With the busy summer season fading like a vacation suntan, we checked in on a couple of our friends who are still involved with significant efforts to raise funds and awareness and make a difference. For one, the journey is actively under way; for the other, the quest continues to document the effort and share the story.

If you live along the coast of New England, you may have seen a local newscast or two about Deb Walters, the 63-year-old grandmother who’s on a quest to paddle her CLC-customized Chesapeake 18 kayak 2,500 miles from Maine to Guatemala to raise funds and awareness for Safe Passage, a charity assisting the families and children living in the garbage dump community in Guatemala City.Deb Walters

As of September 17, Deb had conquered more than 450 miles and reached New York City after 38 days of paddling – some days solo, some days with a companion or two – along the coast.

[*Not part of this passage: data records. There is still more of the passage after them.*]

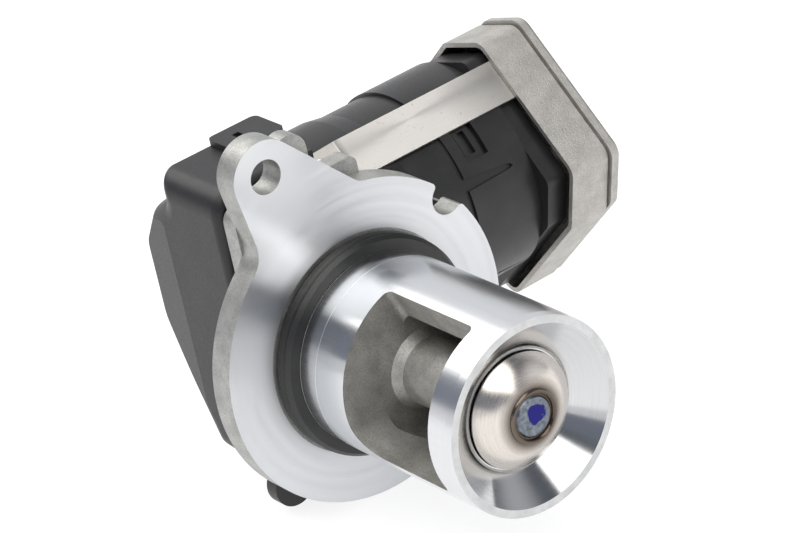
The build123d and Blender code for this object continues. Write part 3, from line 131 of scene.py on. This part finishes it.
class Nodes:
    """Small helper that adds and links nodes of one tree."""

    def __init__(self, tree, place):
        self.tree = tree
        self.place = self.add("ShaderNodeTexCoord").outputs[place]

    def add(self, kind, inputs=None, **props):
        node = self.tree.nodes.new(kind)
        for key, value in props.items():
            setattr(node, key, value)
        for key, value in (inputs or {}).items():
            self.feed(node.inputs[key], value)
        return node

    def feed(self, socket, value):
        if isinstance(value, bpy.types.NodeSocket):
            self.tree.links.new(value, socket)
        elif isinstance(value, tuple) and len(value) == 3 and socket.type == "RGBA":
            socket.default_value = (*value, 1.0)
        else:
            socket.default_value = value

    def math(self, operation, a, b=0.0, clamp=False):
        return self.add("ShaderNodeMath", {0: a, 1: b}, operation=operation, use_clamp=clamp).outputs[0]

    def vector(self, operation, a, b=(0.0, 0.0, 0.0)):
        node = self.add("ShaderNodeVectorMath", {0: a, 1: b}, operation=operation)
        return node.outputs[0]

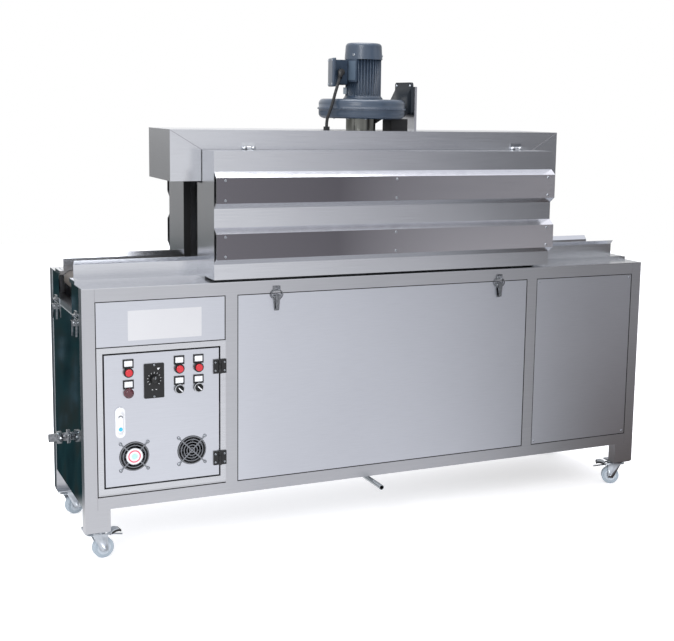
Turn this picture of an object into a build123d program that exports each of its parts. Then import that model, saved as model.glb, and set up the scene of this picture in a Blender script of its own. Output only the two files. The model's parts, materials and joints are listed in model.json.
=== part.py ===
from build123d import *
import math
import os

# Steam shrink machine on casters: a stainless base with a conveyor on top,
# a steam tunnel with a lift-up front door, an exhaust hood and a blower.
# Millimetres, +Z up. The origin is on the floor, in the middle of the space that the machine takes.

# Base frame
frame_length = 2000.0
frame_depth = 500.0
frame_height = 740.0
tube = 38.0
left_bay_width = 398.0
right_bay_width = 404.0
bottom_rail_height = 69.0
sheet = 2.0
panel_recess = 1.0
panel_gap = 3.0
ledge = 12.0

# End panels and the slot for the conveyor above them
cheek_height = 100.0
slot_width = 200.0

# Casters: plate, ball race, pressed fork, wheel and brake pedal
caster_height = 92.0
wheel_radius = 31.5
wheel_width = 24.0
wheel_round = 3.0
caster_trail = 22.0
top_plate_depth = 64.0
top_plate_thickness = 4.0
top_plate_round = 4.0
race_radius = 22.0
race_height = 5.0
fork_race_height = 4.0
race_gap = 0.5
kingpin_radius = 5.0
nut_radius = 8.0
fork_sheet = 3.0
fork_side_width = 30.0
fork_eye = 10.0
fork_eye_drop = 8.0
wheel_side_gap = 3.0
axle_radius = 4.0
running_clearance = 0.3
pedal_thickness = 5.0
pedal_start = 40.0
pedal_reach = 74.0
pedal_drop = 7.0
pedal_bow = 16.0
release_rod_radius = 2.5
release_rod_reach = 84.0
caster_yaws = (("front_left", 8.0), ("front_right", 150.0), ("rear_left", 20.0), ("rear_right", 160.0))

# Control cabinet in the left bay
cabinet_bottom = 115.0
cabinet_height = 446.0
cabinet_depth = 200.0
cabinet_rim = 17.0
control_door_gap = 5.0
control_door_fold = 15.0

# Controls, from the edges of the cabinet door
button_row_drop = 55.0
row_pitch = 63.0
first_column_inset = 71.0
last_column_inset = 65.0
column_pitch = 60.0
bezel_radius = 15.0
bezel_depth = 8.0
cap_radius = 11.0
cap_reach = 14.0
cap_round = 2.0
button_travel = 4.0
handle_width = 7.0
handle_reach = 10.0
handle_margin = 1.0
lamp_reach = 16.0
lamp_round = 4.0
legend_width = 32.0
legend_height = 27.0
legend_lift = 26.0
legend_thickness = 3.0
speed_plate_size = (61.0, 106.0)
speed_plate_round = 3.0
speed_plate_thickness = 4.0
speed_knob_radius = 13.0
speed_knob_reach = 17.0
speed_knob_lift = 5.0
speed_knob_taper = 4.0
speed_knob_skirt = 3.0
lock_place = (45.0, 196.0)
lock_size = (30.0, 94.0)
lock_thickness = 5.0
lock_lever_size = (16.0, 60.0)
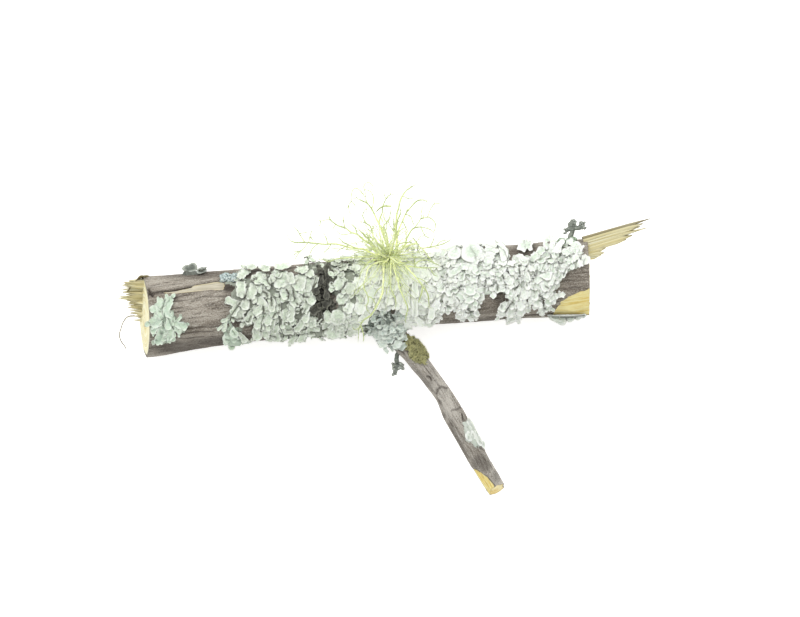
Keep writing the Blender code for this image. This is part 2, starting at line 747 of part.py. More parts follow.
def beard_stem(number, line, offshoots, colour_finish, holdfast_room):
    """One main stem of the beard lichen, with its offshoots joined to it."""
    fine = clear_of(smooth_rows(line, 24), holdfast_room)
    points = fine[np.linspace(0, len(fine) - 1, 8).round().astype(int)]
    stem = beard_tube(f"beard_stem_{number:02d}", points, STEM_ROOT, STEM_TIP)
    for share, reach in offshoots:
        begin = Vector(fine[round(share * (len(fine) - 1))])
        middle = begin + Vector(reach) * 0.5 + Vector((0, 0, 0.5))
        offshoot = (begin, middle, begin + Vector(reach))
        boolean(stem, beard_tube("offshoot", offshoot, STEM_TIP * 1.05, STEM_TIP * 0.85), "UNION")
    dress(stem, colour_finish)
    return stem


def beard_holdfast(twig, rooms):
    """The knob that roots the beard lichen in the bark."""

    def build(bm):
        heart = Vector(BEARD_HEART)
        foot = twig.point(BEARD_HEART[0], 36, -0.4)
        add_rod(bm, (tuple(foot), tuple(heart)), (2.9, 2.3))
        for turn in range(6):
            swing = math.radians(60 * turn)
            side_step = Vector((math.cos(swing), math.sin(swing) * 0.7, -math.sin(swing) * 0.7))
            add_bead(bm, foot + side_step * 2.4, 1.5)

    return moulded("beard_holdfast", build, 170, (0.42, 0.52, 0.22), rooms)


# ---------------------------------------------------------------- assembly
def build_twig():
    twig, side = twig_limb(), side_limb()
    twig_span = (-94.0, 80.0, 25, TWIG_SIDES)
    side_span = (4.0, side.measure[-1] - 1.0, 21, SIDE_SIDES)
    on_twig = loft("twig_room", twig, *twig_span, CLEARANCE)
    on_side = loft("side_room", side, *side_span, CLEARANCE)
    rooms = [on_twig, on_side]

    main_branch(twig, twig_span)
    side_branch(side, side_span, on_twig)

    def keep_room(obj):
        rooms.append(room_for(obj))
        return rooms[-1]

    splinter = torn_splinter()
    on_splinter = keep_room(splinter)
    bpy.data.objects.remove(splinter, do_unlink=True)
    on_black = keep_room(black_lichen(twig, [on_twig]))
    on_crust = keep_room(warty_crust("warty_crust_left", twig, (-53.3, 42), 2.4, 61, BLUE_GREY, [on_twig]))
    on_warts = keep_room(warty_crust("warty_crust_right", twig, (64.6, 24), 3.0, 62, GREEN_GREY, [on_twig, on_splinter]))
    on_stalks = keep_room(stalked_lobes([on_twig, on_splinter, on_warts]))
    on_lower = keep_room(lower_edge_rosette(twig, [on_twig]))
    on_holdfast = keep_room(beard_holdfast(twig, [on_twig]))
    on_moss = keep_room(moss_cushion(side, [on_side, on_twig]))
    on_fork = keep_room(fork_lichen(twig, side, [on_twig, on_side, on_moss]))
    on_fringe = keep_room(torn_end_fringe(twig, [on_twig]))
    cut_end_rosette(twig, [on_twig])
    side_branch_lichen(side, [on_side])
    dangling_lobes([on_side, on_fork, on_moss])
    upper_edge_flake(twig, [on_twig])
    middle = shield_lichen(
        "shield_lichen_middle", twig, MIDDLE_CLUMPS, 5, 900, PALE_GREEN,
        [on_twig, on_side, on_holdfast, on_moss, on_fork],
    )
    on_middle = keep_room(middle)
    shield_lichen(
        "shield_lichen_left", twig, LEFT_CLUMPS, 3, 1450, GREY_GREEN,
        [on_twig, on_black, on_crust, on_lower, on_fork, on_middle],
    )
    shield_lichen(
        "shield_lichen_right", twig, RIGHT_CLUMPS, 8, 1450, WHITE_GREEN,
        [on_twig, on_splinter, on_warts, on_stalks, on_fringe, on_middle],
    )
    beard = finish("beard", BEARD_GREEN, 0.8)
    for number, (line, offshoots) in enumerate(BEARD_STEMS, 1):
        beard_stem(number, line, offshoots, beard, on_holdfast)
    for room in rooms:
        bpy.data.objects.remove(room, do_unlink=True)


clear_scene()
build_twig()
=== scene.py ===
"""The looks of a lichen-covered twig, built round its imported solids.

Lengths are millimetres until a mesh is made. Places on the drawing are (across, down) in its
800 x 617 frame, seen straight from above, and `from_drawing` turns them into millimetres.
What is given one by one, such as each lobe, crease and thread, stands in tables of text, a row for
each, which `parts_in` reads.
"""

import logging
import math
from dataclasses import dataclass, field
from enum import Enum

import bpy
import numpy as np
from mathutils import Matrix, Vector, noise
from mathutils.bvhtree import BVHTree


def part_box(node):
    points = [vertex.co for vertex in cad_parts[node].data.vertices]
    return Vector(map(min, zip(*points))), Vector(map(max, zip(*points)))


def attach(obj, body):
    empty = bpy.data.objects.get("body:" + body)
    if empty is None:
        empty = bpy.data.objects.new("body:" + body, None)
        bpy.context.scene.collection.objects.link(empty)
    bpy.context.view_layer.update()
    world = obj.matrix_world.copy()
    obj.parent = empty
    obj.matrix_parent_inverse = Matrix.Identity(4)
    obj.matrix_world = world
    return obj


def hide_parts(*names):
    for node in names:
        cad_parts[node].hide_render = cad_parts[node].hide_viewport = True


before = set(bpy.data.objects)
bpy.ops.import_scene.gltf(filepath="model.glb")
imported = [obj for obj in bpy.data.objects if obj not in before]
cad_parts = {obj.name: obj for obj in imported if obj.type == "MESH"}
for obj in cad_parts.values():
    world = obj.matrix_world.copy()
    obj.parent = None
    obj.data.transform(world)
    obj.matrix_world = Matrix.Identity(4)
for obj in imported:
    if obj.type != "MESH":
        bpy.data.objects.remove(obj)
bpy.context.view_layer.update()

Array = np.ndarray
Spot = tuple[float, float]
Place = tuple[float, float, float]
Line = tuple[Spot, ...]

MM = 0.001
MM_PER_PIXEL = 0.34925
DRAWING_ORIGIN: Spot = (383.5, 339.0)
DRAWING_MIDDLE: Spot = (400.0, 308.5)
BODY = "root"
FLAT_DEPTH = 0.45  # how deep the worn underside cuts into the twig
SAWN_TILT = math.radians(9.0)
SAWN_X, TORN_X = -83.4, 71.4

log = logging.getLogger("lichen_twig")


class Slot(Enum):
    """The record's material slots."""

    BARK = "bark"
    SIDE_BARK = "side_bark"
    GREY_GREEN = "grey_green_lichen"
    PALE_GREEN = "pale_green_lichen"
    WHITE_GREEN = "white_green_lichen"
    MINT = "mint_lichen"
    BLUE_GREY = "blue_grey_lichen"
    CRUST = "green_grey_crust"
    BLACK = "black_lichen"
    MOSS = "moss"
    DARK = "dark_lichen"
    BEARD = "beard_lichen"


# ---------------------------------------------------------------- numbers and curves


def from_drawing(spot: Spot) -> Spot:
    """Turns a place on the drawing into millimetres.

    Args:
        spot: pixels across and down.

    Returns:
        X and Y in the twig's own frame.
    """
    across = (spot[0] - DRAWING_ORIGIN[0]) * MM_PER_PIXEL
    return across, (DRAWING_ORIGIN[1] - spot[1]) * MM_PER_PIXEL


def spots_in(text: str) -> Line:
    """Reads places: commas between the numbers of each, spaces between places."""
    return tuple(tuple(map(float, spot.split(","))) for spot in text.split())


def rows_in(text: str) -> list[str]:
    """The rows of a table; a line that starts with a space goes on with the row above it."""
    return [row for row in text.replace("\n ", " ").split("\n") if row]


def parts_in(kind: type, text: str) -> tuple:
    """Reads a table of drawn parts.

    Args:
        kind: the class of each part.
        text: a row for each, such as `340,307 338,315 | 5.2 1.6`: its places on the drawing, then
            a bar and its other values in the order of the class. Left out, they keep their usual ones.

    Returns:
        The parts, in the table's order.
    """
    cut = [row.partition("|") for row in rows_in(text)]
    return tuple(kind(spots_in(places), *map(float, values.split())) for places, _, values in cut)


def smoothstep(low: float, high: float, value: Array) -> Array:
    """A soft step from 0 at low to 1 at high."""
    share = np.clip((value - low) / (high - low), 0.0, 1.0)
    return share * share * (3.0 - 2.0 * share)


def smooth_rows(points: Array, steps: int = 6) -> Array:
    """Rows of numbers read off a Catmull-Rom curve, the same number between each two."""
    padded = np.vstack([2 * points[0] - points[1], points, 2 * points[-1] - points[-2]])
    out = []
    for i in range(1, len(padded) - 2):
        a, b, c, d = padded[i - 1 : i + 3]
        for t in np.arange(steps) / steps:
            cubic = (3 * b - a - 3 * c + d) * t**3
            out.append(0.5 * (2 * b + (c - a) * t + (2 * a - 5 * b + 4 * c - d) * t**2 + cubic))
    out.append(points[-1])
    return np.array(out)


def curve_through(points: Array, count: int, ease: float = 1.0) -> Array:
    """Reads points off a Catmull-Rom curve.

    Args:
        points: the places the curve passes through, one to a row.
        count: how many points to read, evenly by length.
        ease: above 1 crowds the points towards the far end.

    Returns:
        The points, one to a row.
    """
    dense = smooth_rows(np.asarray(points, float), 8)
    run = np.concatenate([[0], np.cumsum(np.linalg.norm(np.diff(dense, axis=0), axis=1))])
    wanted = (1 - (1 - np.linspace(0, 1, count)) ** ease) * run[-1]
    return np.stack([np.interp(wanted, run, dense[:, k]) for k in range(dense.shape[1])], axis=1)


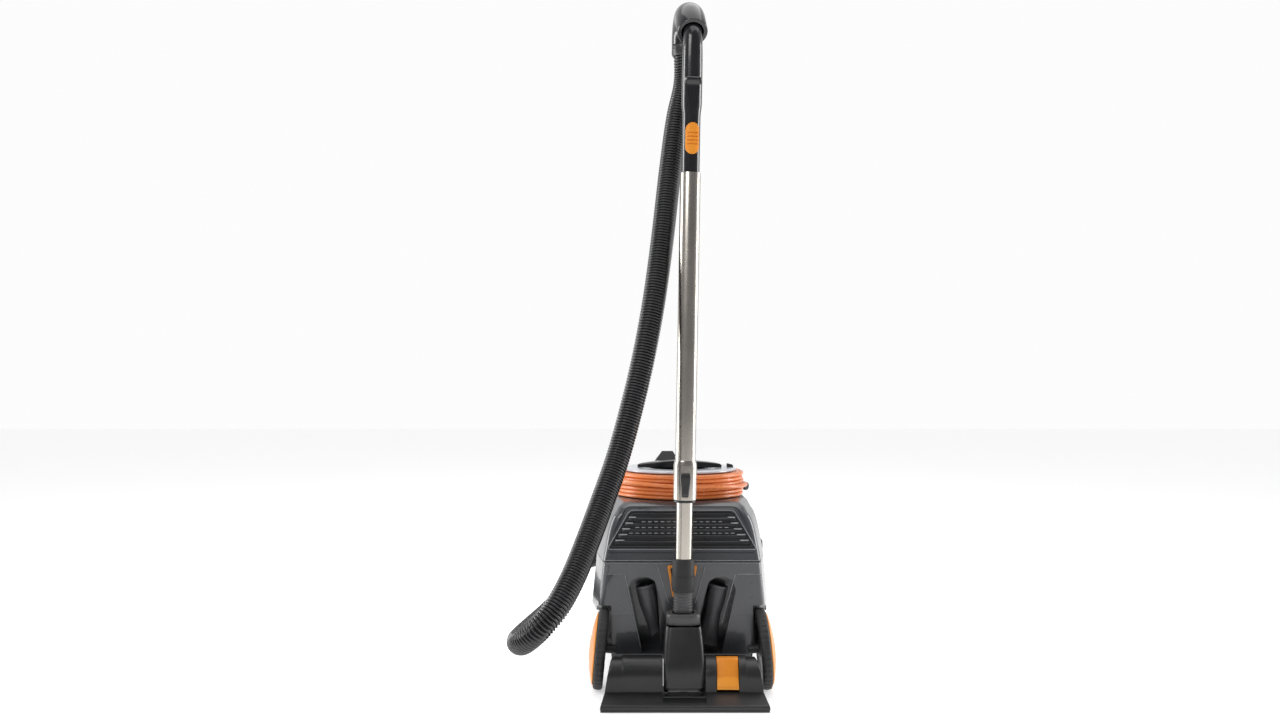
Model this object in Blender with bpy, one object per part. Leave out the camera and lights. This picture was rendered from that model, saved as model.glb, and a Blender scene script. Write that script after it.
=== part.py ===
"""Canister vacuum cleaner with its wand parked upright at the rear.

Metres, +Z up, -Y is the rear where the wand parks, +Y is the nose with the hose inlet.
The origin lies on the floor, under the middle of the machine with its floor tool.
"""

import math

import bmesh
import bpy
from mathutils import Matrix, Vector

# Clearances
GAP = 0.0004
RUN = 0.001

# Housing
WALL = 0.003
REAR = -0.142
NOSE = 0.278
HALF_WIDTH = 0.1525
TUB_BOTTOM = 0.050
TUB_TOP = 0.2205
SEAM = 0.0018
LID_BOTTOM = TUB_TOP + SEAM
LID_TOP = 0.3225
REAR_NARROWING = 0.0155
NOSE_NARROWING = 0.060
SHOULDER_BACK = 0.115
SHOULDER_FRONT = 0.130
SKIRT_FLARE = 0.0088

# Hinge at the nose
HINGE_Y = NOSE + 0.0075
HINGE_Z = TUB_TOP + 0.001
KNUCKLE = 0.018
KNUCKLE_RADIUS = 0.0045
KNUCKLE_BORE = 0.0024

# Cord drum, cap and handle on the lid
DRUM_Y = 0.020
DRUM_RADIUS = 0.095
DRUM_WALL = 0.004
DRUM_HEIGHT = 0.0445
COIL_RADIUS = DRUM_RADIUS + 0.025
CORD_RADIUS = 0.0036
GLAND_RADIUS = 0.0078
CAP_RADIUS = DRUM_RADIUS + 0.0105
CAP_HOLE = DRUM_RADIUS - 0.033
CAP_THICK = 0.0055
HANDLE_SPAN = 0.156

# Rear wheels
WHEEL_RADIUS = 0.070
SKIRT_BOTTOM = 2 * WHEEL_RADIUS - 0.012
TYRE_HALF = 0.0085
RIM_RADIUS = WHEEL_RADIUS - 0.018
WHEEL_X = HALF_WIDTH - 0.011
WHEEL_Y = -0.140
CAMBER = math.radians(5)
AXLE_RADIUS = 0.007
CAP_DOME_RADIUS = WHEEL_RADIUS - 0.0075
WELL_X = WHEEL_X - 0.018
WELL_OUT = WHEEL_X + 0.0085
WELL_RADIUS = WHEEL_RADIUS + 0.005

# Castors
CASTOR_X = HALF_WIDTH - 0.0625
CASTOR_Y = NOSE - 0.098
CASTOR_RADIUS = 0.020
CASTOR_TRAIL = 0.014
CASTOR_HALF = 0.009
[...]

She’s battled fatigue, an injury, bad weather, and contrary currents, but the daily posts on her blog remain upbeat and interesting as she makes her way south, stopping for speaking engagements and making new friends along the way. She also had raised more than $60,000 toward her goal of $150,000.

In addition to her blog posts, Deb’s progress can be followed live online through her Delorme GPS tracker. Perhaps more fun are the reactions of local newscasters who pick up her story with a mixture of incredulity and admiration.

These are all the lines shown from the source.